Ma la cosa che più colpisce ad Aspra– è inevitabile guardare basso, dato che l’orizzonte ci è precluso da un muro di plastica – è lo stato dei marciapiedi. Ricordo che la risistemazione del lungomare è avvenuta solo pochi anni or sono. Credo anche – ma è parere da profano, quindi sono pronto a fare ammenda – che il materiale usato per la pavimentazione sia molto simile a quello che si sta impiegando nei lavori di adeguamento ( o ammodernamento? o abbellimento?) di corso Umberto. E un brivido, rendendomene conto, mi sale lungo la schiena, dandomi finalmente quel refrigerio che il muro di plastica mi aveva negato.
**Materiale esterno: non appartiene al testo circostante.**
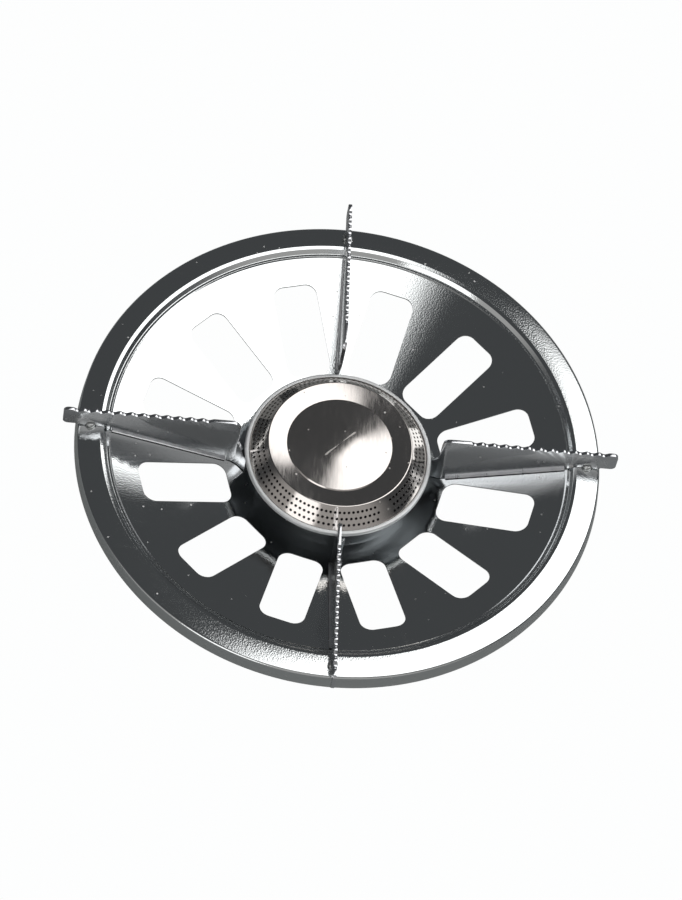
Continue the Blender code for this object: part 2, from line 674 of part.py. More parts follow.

Ad Aspra, quella pavimentazione è già irriconoscibile, incrostata di nero (chewing gum secche?) e puzzolente. Sarà così anche per il nuovo Corso Umberto semi-pedonale? Mi basta fare un giro l’indomani, per constatare che, a lavori non ancora terminati, già gran parte delle nuove basole è infettata di Chewing gum secche e nere come bubboni pestilenziali. Che fare? Suggerire alle autorità locali dei corsi di formazione, aperti a tutta la cittadinanza, di educazione alla masticazione dei derivati dal caucciù, prima di mettere mano a qualsiasi opera pubblica volta a portare ‘decoro et ornamento’ alla città? No, sarebbe la solita lamentatio degli eterni brontoloni.
È più saggio pensare che la natura dell’homo bahariotus è quella che è; e qui, nella città delle ville e dei mostri, la pedagogia è scienza più inesatta che altrove? Meglio, allora, constatare il lato positivo (bisogna sempre trovarne uno, altrimenti…): sul lungomare di Aspra, domenica scorsa, i bubboni di chewing gum, ammorbiditi dall’effetto serra del suk di plastica bianca, assicuravano una perfetta funzione antiscivolo.
Il mare non lo possiamo guardare più, ma, in compenso, non rischiamo di perdere contatto con la realtà che ci circonda. Cadaveri di chewing gum incautamente sputate nel corso degli anni ci tengono ben stretti al nostro paradiso di poveri.